Every line below that holds the string "with" should be copied out.

○ ○ ○ ○

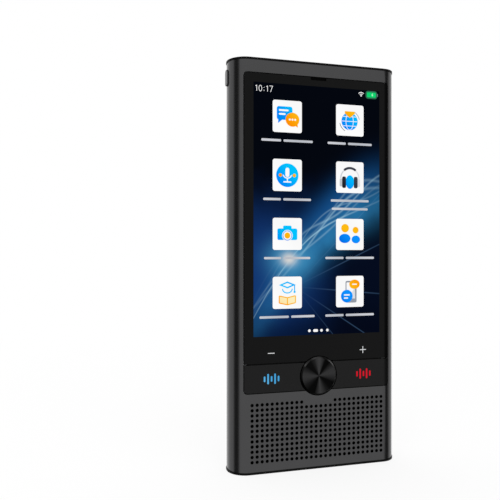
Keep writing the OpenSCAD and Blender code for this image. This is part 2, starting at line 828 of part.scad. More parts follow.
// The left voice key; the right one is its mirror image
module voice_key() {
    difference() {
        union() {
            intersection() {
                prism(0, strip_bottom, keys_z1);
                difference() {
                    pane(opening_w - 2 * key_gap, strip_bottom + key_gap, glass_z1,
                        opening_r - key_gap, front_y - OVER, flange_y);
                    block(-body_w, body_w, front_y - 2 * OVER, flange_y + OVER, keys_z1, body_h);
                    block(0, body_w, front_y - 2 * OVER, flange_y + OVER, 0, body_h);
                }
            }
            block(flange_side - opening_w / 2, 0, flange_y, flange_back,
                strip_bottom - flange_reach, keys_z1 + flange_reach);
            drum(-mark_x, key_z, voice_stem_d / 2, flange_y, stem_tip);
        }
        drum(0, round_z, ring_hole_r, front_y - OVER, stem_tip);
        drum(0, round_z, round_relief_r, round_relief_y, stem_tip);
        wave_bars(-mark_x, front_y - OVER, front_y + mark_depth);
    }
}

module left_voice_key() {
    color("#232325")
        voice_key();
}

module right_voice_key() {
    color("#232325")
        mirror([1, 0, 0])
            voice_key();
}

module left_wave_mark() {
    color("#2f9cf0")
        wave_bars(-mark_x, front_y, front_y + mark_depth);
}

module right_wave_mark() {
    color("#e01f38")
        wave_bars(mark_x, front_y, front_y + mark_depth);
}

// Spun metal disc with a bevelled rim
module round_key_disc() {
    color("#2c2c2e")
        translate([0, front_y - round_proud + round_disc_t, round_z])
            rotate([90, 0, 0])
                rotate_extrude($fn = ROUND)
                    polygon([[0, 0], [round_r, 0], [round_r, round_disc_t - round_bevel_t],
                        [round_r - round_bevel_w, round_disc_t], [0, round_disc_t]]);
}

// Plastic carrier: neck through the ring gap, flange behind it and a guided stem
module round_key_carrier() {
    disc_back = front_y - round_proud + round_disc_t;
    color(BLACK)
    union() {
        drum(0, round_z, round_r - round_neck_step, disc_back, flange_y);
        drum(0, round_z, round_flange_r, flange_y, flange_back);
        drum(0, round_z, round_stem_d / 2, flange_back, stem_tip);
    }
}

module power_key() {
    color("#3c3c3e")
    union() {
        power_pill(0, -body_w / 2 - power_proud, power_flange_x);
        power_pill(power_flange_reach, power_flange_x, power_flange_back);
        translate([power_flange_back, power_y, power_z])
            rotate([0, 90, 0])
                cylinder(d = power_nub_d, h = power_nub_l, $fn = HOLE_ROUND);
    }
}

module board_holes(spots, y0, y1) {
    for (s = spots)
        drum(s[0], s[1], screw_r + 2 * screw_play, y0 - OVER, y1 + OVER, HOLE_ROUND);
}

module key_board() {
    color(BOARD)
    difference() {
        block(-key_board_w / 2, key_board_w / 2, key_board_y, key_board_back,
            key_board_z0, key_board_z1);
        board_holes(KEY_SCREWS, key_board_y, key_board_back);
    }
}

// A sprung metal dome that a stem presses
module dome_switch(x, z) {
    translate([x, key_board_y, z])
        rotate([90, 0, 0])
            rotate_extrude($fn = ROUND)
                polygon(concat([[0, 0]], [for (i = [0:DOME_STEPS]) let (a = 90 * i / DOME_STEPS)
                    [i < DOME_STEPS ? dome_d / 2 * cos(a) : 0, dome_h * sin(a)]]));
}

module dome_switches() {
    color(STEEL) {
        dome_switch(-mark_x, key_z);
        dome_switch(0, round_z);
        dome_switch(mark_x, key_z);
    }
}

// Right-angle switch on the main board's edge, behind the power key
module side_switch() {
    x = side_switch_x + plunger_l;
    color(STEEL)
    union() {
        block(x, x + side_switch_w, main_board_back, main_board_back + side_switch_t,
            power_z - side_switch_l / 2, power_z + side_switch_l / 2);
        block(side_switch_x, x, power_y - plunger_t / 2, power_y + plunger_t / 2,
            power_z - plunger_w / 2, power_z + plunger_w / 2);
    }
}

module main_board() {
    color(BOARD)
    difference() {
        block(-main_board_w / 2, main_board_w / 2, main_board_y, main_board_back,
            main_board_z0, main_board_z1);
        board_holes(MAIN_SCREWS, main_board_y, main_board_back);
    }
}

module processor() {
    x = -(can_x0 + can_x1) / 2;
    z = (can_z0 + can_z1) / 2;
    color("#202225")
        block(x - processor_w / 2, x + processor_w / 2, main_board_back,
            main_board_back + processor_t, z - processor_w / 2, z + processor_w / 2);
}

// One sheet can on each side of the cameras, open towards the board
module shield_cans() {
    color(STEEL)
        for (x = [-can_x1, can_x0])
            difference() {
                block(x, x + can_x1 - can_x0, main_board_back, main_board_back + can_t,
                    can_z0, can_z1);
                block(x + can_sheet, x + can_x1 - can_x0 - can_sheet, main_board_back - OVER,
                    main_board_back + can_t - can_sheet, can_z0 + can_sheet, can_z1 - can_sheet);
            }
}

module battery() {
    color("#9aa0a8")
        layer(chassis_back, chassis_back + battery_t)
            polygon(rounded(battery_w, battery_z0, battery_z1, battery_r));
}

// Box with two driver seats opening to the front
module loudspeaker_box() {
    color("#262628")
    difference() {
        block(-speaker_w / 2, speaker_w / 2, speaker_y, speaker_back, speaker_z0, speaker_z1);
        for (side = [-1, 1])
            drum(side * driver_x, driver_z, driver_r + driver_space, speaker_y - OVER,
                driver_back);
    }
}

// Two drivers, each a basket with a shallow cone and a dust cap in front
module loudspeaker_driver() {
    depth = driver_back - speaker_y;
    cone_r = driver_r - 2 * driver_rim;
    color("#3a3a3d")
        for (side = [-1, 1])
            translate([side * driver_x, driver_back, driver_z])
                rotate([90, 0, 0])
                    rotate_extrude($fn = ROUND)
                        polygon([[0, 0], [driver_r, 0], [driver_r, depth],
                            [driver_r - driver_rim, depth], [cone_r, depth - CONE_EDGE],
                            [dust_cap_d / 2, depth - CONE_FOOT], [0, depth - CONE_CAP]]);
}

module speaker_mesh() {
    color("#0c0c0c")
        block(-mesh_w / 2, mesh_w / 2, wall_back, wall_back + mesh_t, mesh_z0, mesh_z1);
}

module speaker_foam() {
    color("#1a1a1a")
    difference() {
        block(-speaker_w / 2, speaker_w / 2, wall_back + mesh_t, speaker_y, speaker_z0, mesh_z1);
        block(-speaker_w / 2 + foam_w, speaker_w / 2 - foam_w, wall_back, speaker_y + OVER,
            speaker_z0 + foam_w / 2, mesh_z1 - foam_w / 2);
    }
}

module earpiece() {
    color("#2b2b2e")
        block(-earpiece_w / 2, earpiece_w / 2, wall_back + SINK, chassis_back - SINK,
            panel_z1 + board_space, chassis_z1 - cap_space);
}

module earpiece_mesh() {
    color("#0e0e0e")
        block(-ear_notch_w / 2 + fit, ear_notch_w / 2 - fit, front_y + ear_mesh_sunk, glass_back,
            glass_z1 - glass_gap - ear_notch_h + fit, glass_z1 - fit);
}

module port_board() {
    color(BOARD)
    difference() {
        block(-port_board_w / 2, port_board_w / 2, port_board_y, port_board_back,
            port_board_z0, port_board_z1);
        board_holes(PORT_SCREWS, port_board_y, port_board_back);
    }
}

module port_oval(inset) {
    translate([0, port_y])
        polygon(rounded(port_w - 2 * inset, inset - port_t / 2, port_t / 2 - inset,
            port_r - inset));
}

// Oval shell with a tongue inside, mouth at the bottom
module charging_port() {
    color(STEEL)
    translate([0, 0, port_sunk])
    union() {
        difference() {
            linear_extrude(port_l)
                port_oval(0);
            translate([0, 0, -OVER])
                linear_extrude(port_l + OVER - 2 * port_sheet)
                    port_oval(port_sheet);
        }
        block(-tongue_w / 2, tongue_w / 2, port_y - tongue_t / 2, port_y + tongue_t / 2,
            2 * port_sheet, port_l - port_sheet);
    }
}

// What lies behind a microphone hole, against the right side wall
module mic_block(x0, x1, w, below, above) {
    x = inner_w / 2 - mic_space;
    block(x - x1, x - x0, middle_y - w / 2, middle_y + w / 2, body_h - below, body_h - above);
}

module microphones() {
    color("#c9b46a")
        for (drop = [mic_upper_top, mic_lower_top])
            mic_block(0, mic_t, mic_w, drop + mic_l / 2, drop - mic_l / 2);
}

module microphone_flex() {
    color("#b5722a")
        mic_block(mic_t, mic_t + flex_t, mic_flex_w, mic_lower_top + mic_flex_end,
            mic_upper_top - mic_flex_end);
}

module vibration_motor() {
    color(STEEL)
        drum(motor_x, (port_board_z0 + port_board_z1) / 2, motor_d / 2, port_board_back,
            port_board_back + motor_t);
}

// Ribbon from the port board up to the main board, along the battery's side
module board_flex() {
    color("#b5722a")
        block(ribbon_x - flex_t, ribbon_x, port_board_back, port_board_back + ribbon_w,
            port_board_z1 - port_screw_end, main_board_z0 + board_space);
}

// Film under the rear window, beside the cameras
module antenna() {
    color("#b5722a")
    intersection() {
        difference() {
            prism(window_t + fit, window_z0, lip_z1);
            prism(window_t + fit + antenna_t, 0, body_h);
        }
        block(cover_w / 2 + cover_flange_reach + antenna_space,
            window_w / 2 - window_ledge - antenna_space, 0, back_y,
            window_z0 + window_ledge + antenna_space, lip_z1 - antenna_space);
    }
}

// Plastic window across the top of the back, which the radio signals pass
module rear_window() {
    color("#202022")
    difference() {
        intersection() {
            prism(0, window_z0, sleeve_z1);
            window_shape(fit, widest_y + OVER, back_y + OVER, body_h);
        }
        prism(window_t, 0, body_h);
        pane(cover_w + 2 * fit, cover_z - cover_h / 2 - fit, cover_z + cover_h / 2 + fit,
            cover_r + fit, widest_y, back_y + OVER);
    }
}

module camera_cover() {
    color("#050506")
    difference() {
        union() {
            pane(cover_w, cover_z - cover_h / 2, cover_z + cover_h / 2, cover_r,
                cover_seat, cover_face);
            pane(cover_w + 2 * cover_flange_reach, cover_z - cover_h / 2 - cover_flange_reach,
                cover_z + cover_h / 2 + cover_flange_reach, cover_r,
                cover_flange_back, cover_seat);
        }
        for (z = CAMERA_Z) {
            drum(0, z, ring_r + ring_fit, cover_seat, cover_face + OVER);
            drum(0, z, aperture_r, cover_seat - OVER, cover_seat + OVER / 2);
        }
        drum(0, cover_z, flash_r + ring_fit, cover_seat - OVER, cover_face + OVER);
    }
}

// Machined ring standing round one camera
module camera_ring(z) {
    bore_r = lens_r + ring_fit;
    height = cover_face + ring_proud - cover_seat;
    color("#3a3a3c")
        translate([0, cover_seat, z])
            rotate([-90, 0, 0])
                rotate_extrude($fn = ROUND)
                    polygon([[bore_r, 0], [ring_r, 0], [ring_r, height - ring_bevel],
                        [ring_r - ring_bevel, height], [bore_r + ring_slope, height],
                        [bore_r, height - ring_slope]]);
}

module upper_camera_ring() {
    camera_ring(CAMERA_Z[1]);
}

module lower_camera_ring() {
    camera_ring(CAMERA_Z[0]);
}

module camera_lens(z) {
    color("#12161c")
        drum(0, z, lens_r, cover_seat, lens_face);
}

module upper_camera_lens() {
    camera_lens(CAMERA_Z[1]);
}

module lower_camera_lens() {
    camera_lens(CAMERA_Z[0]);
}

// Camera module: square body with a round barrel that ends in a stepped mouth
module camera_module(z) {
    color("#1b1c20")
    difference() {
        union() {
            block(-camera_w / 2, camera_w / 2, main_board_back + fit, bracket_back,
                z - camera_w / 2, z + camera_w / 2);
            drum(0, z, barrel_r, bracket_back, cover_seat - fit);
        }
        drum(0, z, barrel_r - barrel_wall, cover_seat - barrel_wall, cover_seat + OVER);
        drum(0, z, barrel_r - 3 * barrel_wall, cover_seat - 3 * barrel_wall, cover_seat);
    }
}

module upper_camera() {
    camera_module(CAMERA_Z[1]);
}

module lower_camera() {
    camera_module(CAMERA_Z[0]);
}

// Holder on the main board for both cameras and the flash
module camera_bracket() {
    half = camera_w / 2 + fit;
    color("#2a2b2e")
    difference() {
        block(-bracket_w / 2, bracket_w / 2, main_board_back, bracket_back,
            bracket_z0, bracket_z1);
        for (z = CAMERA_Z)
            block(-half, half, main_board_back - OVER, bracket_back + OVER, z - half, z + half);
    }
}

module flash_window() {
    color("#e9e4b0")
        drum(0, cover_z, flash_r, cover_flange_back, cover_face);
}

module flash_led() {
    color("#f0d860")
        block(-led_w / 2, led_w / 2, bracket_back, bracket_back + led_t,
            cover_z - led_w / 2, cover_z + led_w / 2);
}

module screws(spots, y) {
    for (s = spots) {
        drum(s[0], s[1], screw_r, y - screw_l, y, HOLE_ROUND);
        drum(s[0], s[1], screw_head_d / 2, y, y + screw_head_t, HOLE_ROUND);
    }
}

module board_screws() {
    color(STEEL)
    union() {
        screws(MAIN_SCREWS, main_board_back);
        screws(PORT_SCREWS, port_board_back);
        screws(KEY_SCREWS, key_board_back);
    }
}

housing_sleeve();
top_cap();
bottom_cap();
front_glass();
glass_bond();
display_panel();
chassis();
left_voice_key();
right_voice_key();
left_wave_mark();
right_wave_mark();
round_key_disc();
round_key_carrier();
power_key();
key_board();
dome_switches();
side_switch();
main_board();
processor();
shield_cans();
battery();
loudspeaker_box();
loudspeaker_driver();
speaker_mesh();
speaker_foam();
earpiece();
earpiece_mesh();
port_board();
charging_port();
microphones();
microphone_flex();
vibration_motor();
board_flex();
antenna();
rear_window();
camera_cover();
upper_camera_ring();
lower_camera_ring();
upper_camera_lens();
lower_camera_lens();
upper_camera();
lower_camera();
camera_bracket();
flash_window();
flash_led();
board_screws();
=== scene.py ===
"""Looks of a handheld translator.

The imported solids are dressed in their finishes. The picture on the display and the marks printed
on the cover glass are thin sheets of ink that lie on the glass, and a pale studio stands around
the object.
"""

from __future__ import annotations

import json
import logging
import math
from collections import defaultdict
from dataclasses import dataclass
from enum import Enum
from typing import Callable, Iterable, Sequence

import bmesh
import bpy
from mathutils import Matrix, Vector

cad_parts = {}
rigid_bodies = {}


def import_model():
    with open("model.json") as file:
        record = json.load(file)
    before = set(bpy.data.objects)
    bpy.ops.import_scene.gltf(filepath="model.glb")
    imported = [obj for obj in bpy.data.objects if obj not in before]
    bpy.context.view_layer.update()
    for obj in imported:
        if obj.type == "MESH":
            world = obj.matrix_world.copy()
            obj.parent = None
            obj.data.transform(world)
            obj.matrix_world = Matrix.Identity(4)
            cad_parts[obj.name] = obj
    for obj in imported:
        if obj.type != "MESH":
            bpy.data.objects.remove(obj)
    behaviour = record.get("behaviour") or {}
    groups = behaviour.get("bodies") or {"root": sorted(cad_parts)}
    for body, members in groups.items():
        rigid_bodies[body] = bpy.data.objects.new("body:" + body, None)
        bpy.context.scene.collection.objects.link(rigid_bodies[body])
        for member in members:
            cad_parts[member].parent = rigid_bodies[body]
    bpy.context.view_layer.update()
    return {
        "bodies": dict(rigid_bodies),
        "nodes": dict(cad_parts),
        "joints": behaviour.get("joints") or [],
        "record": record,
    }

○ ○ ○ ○

# [Solution to this task]
// Spun metal disc with a bevelled rim
// Box with two driver seats opening to the front
// Two drivers, each a basket with a shallow cone and a dust cap in front
// Oval shell with a tongue inside, mouth at the bottom
// Camera module: square body with a round barrel that ends in a stepped mouth
    with open("model.json") as file:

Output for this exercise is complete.